The Motorola HS-850 is a great headset. Much better than the 820. The flip out boom bonds almost instantly. It also gives you confidence that it’s off which in my case with the v710 is important. Sound quality is about the same (7 out of 10). Battery life is good. Again will not work with a PC. Also note, will NOT survive going through a wash and dry cycle at the laundro-mat.
The plantronics M-2500. You’d think the company that makes good telephone headsets would make a good bluetooth headset no? I paid way to much for this one too. Like $79? You can get them now for under $35 if you shop around and that’s still too much. It Does work with the PC. Sound Quality is Terrible. (3 out of 10). Never used it enough to be able to comment on battery life. It is comfortable though and low and behold my v710 does ring when using this unity. (Hey Moto what’s up with that?) This thing is a POS. Avoid.
I’ve always had good luck with Nokia phones. They normally make good stuff. So I thought what they hey, let’s try a Nokia BT headset. Nope, no good. Sound quality is the worst of them yet. Was able to bond with PC but was awful. Quality with Cell was even worse. (2 out of 10). Another POS.
Scala-Rider (Cardo Wireless)
Cardo Wireless makes this nifty Bluetooth wireless headset for motorcyclists. I evaluated it for them. Unfortunately I had a pre-release unit and it did have some issues. But it worked really well, most of the time. it will NOT work with the PC, or at least didn’t when I tried to bond with it a few months ago. Regardless I’m not going to sit in my office with my helmet on But their noise canceling is second to none.
I will add more as I try more. If you have a suggestion please leave them in the comments section below.
If you have a product and you’d like to have it reviewed please contact the poohbahs and we’ll take care of it.
Sony Ericson HBH-662
Sony makes what appears to be a good one. The HBH-662 lists for $159, is on Amazon for $99 but you can snag them on eBay for about $65 bones. The great JD let me borrow his today to ‘evaluate it’. I didn’t get to run it through the full spectrum of tests, so it’s not completely ruled out. It didn’t take long to google for pairing instructions. It paired with the v710 in a snap. With this headset, my phone did ring as well as the ear piece. I called into my voice mail and left a reasonable message from the quiet confines of my office. (Our Cisco phone system uses Unity so the voice mail ends up in my email so I can play it and listen to it. Sound quality was about a 7 out of 10, about average for a bluetooth headset. I then tried to call my wife and couldn’t get the ‘multi-function’ button to initiate voice dialing. I powered it off and on again, no luck. I futzed with the phone, no luck. Tried pressing the button different intervals and still nothing. This isn’t any good I thought to myself.
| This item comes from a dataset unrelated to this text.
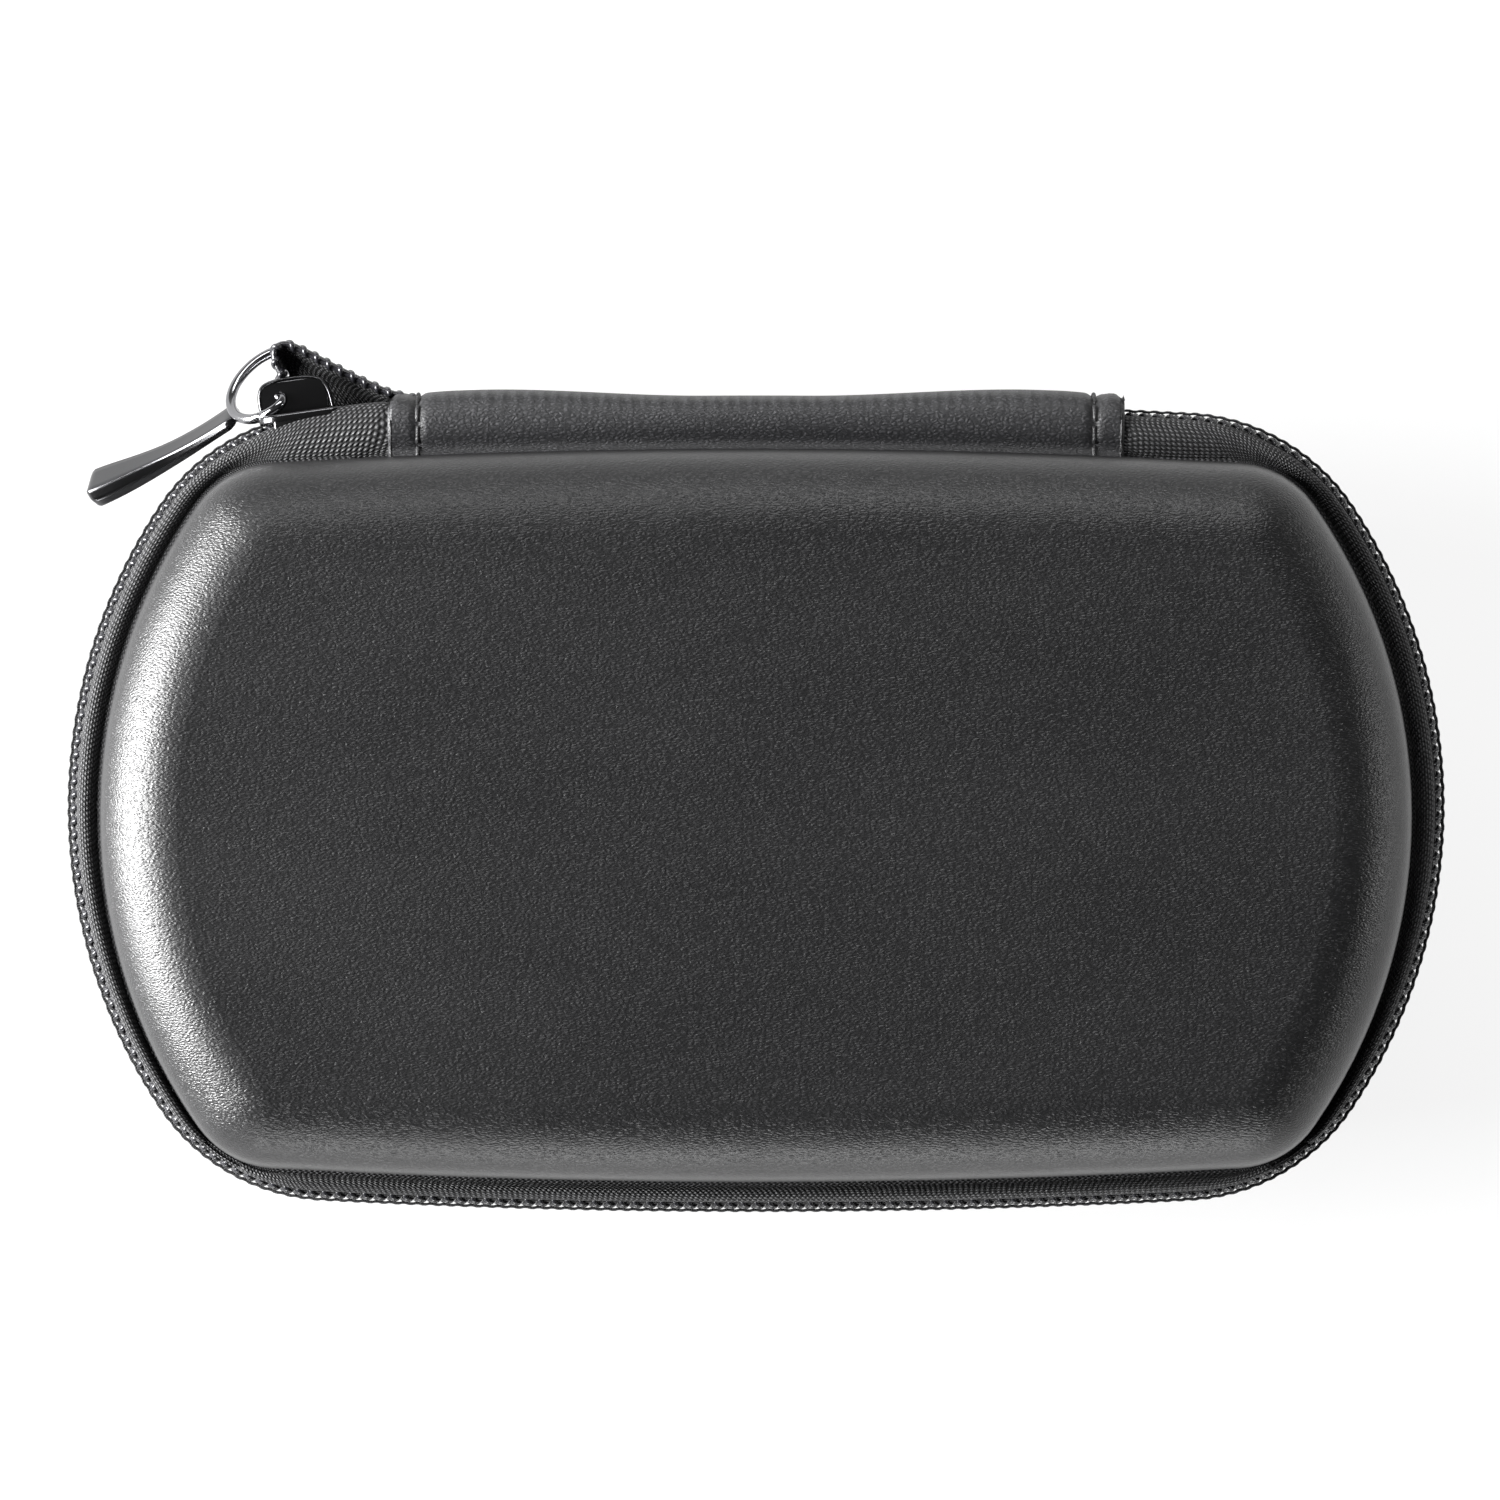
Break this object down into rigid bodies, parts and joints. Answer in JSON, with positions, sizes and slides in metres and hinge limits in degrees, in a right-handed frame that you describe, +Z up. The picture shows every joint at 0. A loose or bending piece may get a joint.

I pushed the voice dial button on the phone and voiced dialed using the head set and disconnected the call using the headset multi-function button. At least that part worked.
I adjusted the volume, that worked.
I then called my cell phone, got the caller ID on the BT device. Why go so far as to put a 7 character display on the ear piece? There’s room, could it really have cost that much more for 3 more digits? What’s with this scrolling crap?
I tried it again and it worked. I called the wife at home and we continued our discussion about her wanting to throw my recliner away. No good. (the recliner tossing not the headset). She agreed with me though a 7 out of 10 for voice quality, but remember I was in a closed office, not in a car or anywhere noisy. I didn’t have the opportunity to test under those conditions. I’ll need to pickup one of these.
The display does have on nice advantage and that’s a battery meter. My current Motorola doesn’t have that you just go to use it and it doesn’t work so you charge it. I’d put the initial sound quality figure below the Moto HS-850. But the other features might make it more useful.
According to JD, this is the headset of choice for Treo-650 users. It is one of the few that handle the Treo’s fooked up BT implementation.
After looking at the Sony I took a partial liking to the idea of having an LCD with caller ID and a battery graph. Well, add another to the heaping pile of crap. Again, how hard can it be to to make take things that only have 3 buttons and make them complicated as hell? This baby has it’s own set of ring tones, vibrates, and with certain phones maintains a call list and duplicates your phones functionality on the headset itself. I’m sure the built in menu system is why it doesn’t work right with 90% of the phones on the market.
In fact I went back to Jabra’s website, put in a number of phones that are common here in the states and all turned up as not compatible. WTF?
They do have this statement though in their FAQ:
“Will the Jabra BT800 work with other Bluetooth equipment? The Jabra BT800 is designed to work with Bluetooth mobile phones. It can also work with other Bluetooth devices that are compliant with version 1.1 or 1.2 and support headset and/or hands-free profile.” –Nice.
It seemed to work OK with my trusty Moto phone, with the oddball exception that I couldn’t always get it to initiate the voice dialing. I placed a couple phone calls and overall people were disappointed with the sound quality both in my office and in the car. On my way home I left myself a voice mail, it too sounded like crap.
No I’m not impressed. I did download the newest firmware for this thing tonight and will play with it some more tomorrow, but for now this thing is a clear cut loser for the price.